Hadoop makes it possible to work on thousand of nodes involving many terabytes, or even petabytes, of data. This makes analysis of big data substantially easier. It also has rapid data transfer rates among nodes, meaning if one goes down, you can transfer it’s work to another. This gives it a high degree of fault tolerance. Reducing the risk of failures slowing processing.
So, how does it work? At its simplest, Hadoop takes a large big data analysis problem, and breaks it down into smaller problems. It then distributes the smaller problems to inexpensive distributed computers or servers for parallel processing. It then combines the results for easy analysis, or further processing.
Hadoop was inspired by Google’s MapReduce white paper. This paper described why they created MapReduce – to be able to index the huge increase in data on the internet. Hadoop was released in 2005 by Apache Software Foundation, as an open source product. Although one of the more interesting facts about its history is the name. Doug Cutting was one of the creators of Hadoop, and it was named after his child’s stuffed toy elephant. Digital Marketers all over the world are despairing as a result…
Hadoop was originally composed of the core components of MapReduce, and HDFS (Hadoop Distributed File System). However, as further components were added for specific needs, the number of components increased. These are now generally referred to as the Hadoop Ecosystem.
Let’s look at the base modules:
Hadoop distributed file system (HDFS)
File System that keeps track of data across large number of linked storage. It can be accessed by any computer using a supported operating system. It will accept any type of data, you just put it in the cluster, and leave it there until you decided how you want to process it.
Hadoop actually supports many different file systems, for example the Amazon Web Service integrates Hadoop with it’s own S3 file system. But HDFS is the Hadoop version.
This is the default data processing system. It’s Java-Based. As Hadoop is not a relational database, or indeed a database at all, you cannot use SQL to get answers from the data. As a result, you use NoSQL.
Tools and libraries needed for other Hadoop modules.
Manages resources of systems which store the data & run the analysis.
There are now also a number of additional modules you can use for different processing on top of these modules. For example,
- Hive for SQL (or a version of SQL they call HiveQL)
- HBase for NoSQL
- Spark for in-memory processing
- Pig for Scripting
– Very Flexible. Easy to scale up or down on inexpensive computers or servers.
– Popular. It’s widely used in Big Data industry, and as a mature product offering support is available.
– Free as it’s open source. Also means, if software experts make enhancements, it’s fed back into the development community for general use.
– It will process any amount of data – Petabytes and above.

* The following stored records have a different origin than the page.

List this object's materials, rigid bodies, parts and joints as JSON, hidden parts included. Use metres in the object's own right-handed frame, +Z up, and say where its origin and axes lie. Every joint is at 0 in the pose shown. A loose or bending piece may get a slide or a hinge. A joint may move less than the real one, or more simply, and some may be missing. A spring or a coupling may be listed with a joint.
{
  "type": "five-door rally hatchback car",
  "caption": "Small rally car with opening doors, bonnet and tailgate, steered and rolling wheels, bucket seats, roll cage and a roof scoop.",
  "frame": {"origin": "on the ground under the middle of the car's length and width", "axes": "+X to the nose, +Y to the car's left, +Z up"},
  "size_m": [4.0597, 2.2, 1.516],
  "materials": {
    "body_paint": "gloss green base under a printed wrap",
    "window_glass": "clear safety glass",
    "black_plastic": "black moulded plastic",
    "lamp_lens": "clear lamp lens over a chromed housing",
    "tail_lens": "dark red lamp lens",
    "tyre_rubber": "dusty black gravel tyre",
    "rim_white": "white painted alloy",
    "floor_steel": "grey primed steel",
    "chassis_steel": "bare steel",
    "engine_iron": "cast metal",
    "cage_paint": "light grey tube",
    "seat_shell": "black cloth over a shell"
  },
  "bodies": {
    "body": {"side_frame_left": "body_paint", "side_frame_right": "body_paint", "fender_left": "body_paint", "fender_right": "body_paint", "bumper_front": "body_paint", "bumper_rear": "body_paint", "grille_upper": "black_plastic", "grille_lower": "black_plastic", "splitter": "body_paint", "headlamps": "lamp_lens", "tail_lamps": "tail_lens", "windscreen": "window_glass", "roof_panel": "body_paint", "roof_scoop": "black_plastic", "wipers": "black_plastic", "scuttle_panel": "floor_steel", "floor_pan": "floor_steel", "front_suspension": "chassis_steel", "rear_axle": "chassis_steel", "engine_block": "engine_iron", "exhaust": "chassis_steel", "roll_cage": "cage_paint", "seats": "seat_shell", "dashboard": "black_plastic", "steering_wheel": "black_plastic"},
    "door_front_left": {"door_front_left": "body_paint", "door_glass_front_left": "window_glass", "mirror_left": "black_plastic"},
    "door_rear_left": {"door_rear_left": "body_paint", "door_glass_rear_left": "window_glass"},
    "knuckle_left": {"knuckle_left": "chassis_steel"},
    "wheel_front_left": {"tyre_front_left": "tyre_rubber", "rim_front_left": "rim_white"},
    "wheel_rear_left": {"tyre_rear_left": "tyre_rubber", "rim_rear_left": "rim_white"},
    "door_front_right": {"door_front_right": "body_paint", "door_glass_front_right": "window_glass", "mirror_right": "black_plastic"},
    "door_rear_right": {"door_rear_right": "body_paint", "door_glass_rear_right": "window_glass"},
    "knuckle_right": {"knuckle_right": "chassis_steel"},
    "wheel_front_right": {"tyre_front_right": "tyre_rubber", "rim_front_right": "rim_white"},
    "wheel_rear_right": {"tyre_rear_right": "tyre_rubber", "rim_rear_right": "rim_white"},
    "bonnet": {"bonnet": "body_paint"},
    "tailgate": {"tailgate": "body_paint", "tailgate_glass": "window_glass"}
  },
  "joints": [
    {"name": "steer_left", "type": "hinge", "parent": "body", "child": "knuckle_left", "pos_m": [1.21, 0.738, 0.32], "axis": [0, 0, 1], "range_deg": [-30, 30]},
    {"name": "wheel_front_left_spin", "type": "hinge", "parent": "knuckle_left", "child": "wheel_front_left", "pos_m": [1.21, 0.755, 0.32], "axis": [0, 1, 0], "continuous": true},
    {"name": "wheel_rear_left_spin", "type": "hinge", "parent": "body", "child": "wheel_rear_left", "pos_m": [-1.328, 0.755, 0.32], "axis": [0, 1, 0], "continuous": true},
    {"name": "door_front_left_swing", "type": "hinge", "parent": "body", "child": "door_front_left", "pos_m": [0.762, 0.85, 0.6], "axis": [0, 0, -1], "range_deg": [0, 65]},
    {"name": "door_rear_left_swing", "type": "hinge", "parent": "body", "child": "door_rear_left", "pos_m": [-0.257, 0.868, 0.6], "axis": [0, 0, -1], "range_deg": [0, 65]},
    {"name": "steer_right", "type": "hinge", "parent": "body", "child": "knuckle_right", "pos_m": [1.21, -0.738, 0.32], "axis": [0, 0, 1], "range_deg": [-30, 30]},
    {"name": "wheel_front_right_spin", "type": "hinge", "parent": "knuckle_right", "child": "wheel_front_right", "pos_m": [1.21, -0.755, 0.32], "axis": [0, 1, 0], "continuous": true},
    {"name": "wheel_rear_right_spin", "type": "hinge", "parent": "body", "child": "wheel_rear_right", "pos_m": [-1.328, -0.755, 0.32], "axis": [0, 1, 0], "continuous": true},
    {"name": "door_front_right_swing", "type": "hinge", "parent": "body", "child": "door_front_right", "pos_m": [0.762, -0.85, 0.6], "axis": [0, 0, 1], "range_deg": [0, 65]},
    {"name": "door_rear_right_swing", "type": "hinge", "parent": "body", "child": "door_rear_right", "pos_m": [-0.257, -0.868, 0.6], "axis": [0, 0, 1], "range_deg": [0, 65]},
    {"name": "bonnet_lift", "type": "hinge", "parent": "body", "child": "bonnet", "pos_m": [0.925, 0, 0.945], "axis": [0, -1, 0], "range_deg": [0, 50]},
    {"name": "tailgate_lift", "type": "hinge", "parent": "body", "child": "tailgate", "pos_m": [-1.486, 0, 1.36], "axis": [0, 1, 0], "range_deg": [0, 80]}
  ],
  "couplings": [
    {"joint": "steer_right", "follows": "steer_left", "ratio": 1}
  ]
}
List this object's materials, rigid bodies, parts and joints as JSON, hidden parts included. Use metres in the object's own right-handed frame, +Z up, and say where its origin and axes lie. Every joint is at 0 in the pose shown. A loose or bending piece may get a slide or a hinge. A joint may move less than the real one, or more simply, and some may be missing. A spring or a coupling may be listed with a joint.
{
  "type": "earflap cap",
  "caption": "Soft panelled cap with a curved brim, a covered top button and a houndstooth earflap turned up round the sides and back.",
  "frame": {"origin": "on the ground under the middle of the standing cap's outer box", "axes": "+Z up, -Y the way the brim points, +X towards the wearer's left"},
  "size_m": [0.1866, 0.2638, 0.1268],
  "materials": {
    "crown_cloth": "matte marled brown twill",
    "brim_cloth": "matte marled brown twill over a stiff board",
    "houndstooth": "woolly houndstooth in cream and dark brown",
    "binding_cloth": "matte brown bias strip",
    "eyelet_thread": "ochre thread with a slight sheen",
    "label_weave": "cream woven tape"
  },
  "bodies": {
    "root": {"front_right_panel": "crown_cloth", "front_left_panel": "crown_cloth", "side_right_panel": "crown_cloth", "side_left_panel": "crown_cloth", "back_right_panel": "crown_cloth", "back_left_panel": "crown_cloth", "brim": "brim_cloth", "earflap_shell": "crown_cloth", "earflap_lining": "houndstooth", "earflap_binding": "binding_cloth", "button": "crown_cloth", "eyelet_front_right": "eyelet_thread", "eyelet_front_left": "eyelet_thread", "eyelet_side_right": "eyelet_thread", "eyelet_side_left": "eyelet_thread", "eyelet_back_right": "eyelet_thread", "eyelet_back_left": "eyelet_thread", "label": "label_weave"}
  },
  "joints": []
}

The data can be in any form – Structures, non-structures, emails, patents, voicemails, etc.
– In it’s basic state, Hadoop can be complex to use. As a result, commercial versions are being created with simplified use. For example, Cloudera, Hortonworks, MapR, etc. You’ll pay for support & consultation with many of these.

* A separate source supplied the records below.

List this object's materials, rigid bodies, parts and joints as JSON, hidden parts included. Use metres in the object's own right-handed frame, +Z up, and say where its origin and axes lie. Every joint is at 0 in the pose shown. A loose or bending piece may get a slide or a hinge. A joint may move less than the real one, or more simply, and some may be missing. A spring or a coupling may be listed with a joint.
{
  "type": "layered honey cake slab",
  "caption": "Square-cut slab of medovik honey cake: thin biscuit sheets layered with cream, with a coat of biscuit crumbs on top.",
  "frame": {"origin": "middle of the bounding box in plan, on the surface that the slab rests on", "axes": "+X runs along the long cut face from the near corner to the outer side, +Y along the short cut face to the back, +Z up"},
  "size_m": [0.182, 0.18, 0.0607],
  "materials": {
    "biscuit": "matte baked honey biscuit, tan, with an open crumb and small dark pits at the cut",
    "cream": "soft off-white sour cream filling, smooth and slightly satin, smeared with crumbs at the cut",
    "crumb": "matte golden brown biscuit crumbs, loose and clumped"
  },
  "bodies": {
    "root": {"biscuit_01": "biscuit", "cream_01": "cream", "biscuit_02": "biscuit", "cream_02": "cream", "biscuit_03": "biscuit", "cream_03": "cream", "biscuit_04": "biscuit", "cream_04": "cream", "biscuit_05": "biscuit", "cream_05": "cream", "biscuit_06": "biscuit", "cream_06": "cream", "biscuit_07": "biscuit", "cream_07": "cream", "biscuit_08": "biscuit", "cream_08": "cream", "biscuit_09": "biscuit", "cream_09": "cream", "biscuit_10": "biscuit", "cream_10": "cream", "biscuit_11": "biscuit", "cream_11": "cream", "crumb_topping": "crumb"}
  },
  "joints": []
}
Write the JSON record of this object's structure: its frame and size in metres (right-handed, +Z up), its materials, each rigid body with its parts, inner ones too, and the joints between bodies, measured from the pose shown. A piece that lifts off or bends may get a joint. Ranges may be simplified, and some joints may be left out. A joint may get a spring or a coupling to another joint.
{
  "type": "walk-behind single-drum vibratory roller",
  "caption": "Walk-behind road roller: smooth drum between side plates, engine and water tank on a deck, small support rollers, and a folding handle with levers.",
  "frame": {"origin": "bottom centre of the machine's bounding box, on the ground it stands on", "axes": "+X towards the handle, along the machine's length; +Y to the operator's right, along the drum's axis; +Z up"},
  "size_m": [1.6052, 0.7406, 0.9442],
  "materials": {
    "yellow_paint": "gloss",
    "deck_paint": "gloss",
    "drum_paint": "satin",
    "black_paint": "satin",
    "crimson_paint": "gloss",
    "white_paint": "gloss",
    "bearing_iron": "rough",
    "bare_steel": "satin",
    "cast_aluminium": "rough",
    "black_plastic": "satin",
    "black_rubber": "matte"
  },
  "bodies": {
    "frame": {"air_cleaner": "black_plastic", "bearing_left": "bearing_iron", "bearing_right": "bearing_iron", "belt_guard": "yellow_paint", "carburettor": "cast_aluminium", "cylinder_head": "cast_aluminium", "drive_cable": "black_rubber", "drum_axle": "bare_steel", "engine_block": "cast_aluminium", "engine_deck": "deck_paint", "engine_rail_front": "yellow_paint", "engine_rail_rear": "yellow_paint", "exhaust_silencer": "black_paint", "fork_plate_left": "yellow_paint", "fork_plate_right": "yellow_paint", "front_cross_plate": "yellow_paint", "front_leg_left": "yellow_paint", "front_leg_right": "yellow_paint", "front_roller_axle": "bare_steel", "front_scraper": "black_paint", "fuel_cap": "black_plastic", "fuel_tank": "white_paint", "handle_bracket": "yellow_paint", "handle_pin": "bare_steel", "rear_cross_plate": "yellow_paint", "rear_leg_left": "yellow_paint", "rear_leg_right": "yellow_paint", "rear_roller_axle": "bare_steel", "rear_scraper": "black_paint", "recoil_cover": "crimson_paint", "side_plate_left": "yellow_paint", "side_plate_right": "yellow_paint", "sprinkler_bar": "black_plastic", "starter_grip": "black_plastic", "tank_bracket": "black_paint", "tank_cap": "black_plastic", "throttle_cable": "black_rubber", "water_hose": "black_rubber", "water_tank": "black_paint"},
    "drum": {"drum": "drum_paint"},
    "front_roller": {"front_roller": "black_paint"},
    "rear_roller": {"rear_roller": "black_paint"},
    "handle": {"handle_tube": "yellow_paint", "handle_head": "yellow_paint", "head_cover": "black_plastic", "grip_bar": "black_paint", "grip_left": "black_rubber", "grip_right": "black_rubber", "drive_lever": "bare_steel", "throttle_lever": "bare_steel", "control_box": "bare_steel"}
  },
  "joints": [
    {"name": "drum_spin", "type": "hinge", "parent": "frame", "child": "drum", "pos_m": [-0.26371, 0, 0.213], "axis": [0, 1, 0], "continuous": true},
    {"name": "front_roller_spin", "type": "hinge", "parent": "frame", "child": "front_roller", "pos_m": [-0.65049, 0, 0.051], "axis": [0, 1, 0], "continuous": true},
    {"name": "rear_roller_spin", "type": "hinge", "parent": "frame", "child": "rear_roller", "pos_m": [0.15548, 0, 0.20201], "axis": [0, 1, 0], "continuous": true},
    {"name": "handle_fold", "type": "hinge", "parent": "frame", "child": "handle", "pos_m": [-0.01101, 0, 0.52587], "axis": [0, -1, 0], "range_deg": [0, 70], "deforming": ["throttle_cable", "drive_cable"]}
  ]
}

– MapReduce is not a good match for all analysis. It’s quite a complicated piece to work with, and can often only handle one problem at a time. This means you either need experts to run it, or look into alternative options to run it, for example HIVE (which has a broader range of skilled practitioners available).
– Hadoop is a more mature option, when it comes to open source Big Data processing. But it’s not necessarily the best. A lot is being said about Spark these days, which is quickly finding it’s place in industry. Just because Hadoop was out first, does not make it the best for your requirements. Maybe you need both? But it’s a decision that needs thought put into it. What do you actually want to process and how?
First off, a disclaimer: I’ve never used Hadoop. My opinion is formed from articles on the internet, and the content of text books. So, feel free to disagree.
It seems to me, Hadoop was the best option at the time, and it still does some things well. However, it’s difficult to use, and as a result, people are adding bits on top which go against the original premise. For example, Putting relational technology (SQL) on top of Hadoop, which is neither a database nor relational, seems daft. The whole concept of big data concerns, is that existing models of processing can’t cope. Why then try to restrict it backwards with processing we’re up to speed with? If training, and a lack of experts is the problem, well then train them up. IT professionals of any reasonable skill level are adept at learning new computer languages, and platforms. They are inherently interested in learning new ways to do cool things. (And yes that includes myself.) If Big data processing is the means to the future of data analytics, then be open to the alternative ways of working that come with it.
Secondly, it’s all very well loading data into your Hadoop cluster until you’re ready to work with it. But that brings security risks & expense if you’re on cloud computing services. It’s hard to see how data governance can be enforced if you’re not even sure where your data is, or what is in it. We’re told again, and again, that computer piracy is on the up, and to do as much as you can to protect your data, especially customer & core organisational data. However, the risk with big data is we get overwhelmed with it, and as a result don’t go to the same rounds of protecting it. This is more a big data issue, than a Hadoop issue. But reading these articles, it’s seen as a major advantage of Hadoop to be able to throw anything into the Hadoop cluster until you’re ready to use it. One even mentioned thinking of Hadoop as a big bucket! As long as you remember you need to lock that big bucket in a safe, inside a safe, inside a castle with a big moat around it, you may be OK.
I’m a big fan of Open Source programs. Apart from the fact they’re free, there is generally a whole community of developers willing to help you use them to the fullest. The downside is they’re often not as user friendly as those created to make profit. I believe this is part of the issue with Hadoop. The original developers came up with a great solution. All the add-ons since then have either been a solution to another problem, using the core functionality of Hadoop as its foundations. Or have made more user-friendly options available. At it’s core it’s a great solution to the processing of very large data. We shouldn’t forget the core value of that solution when overtaken by all the add-ons.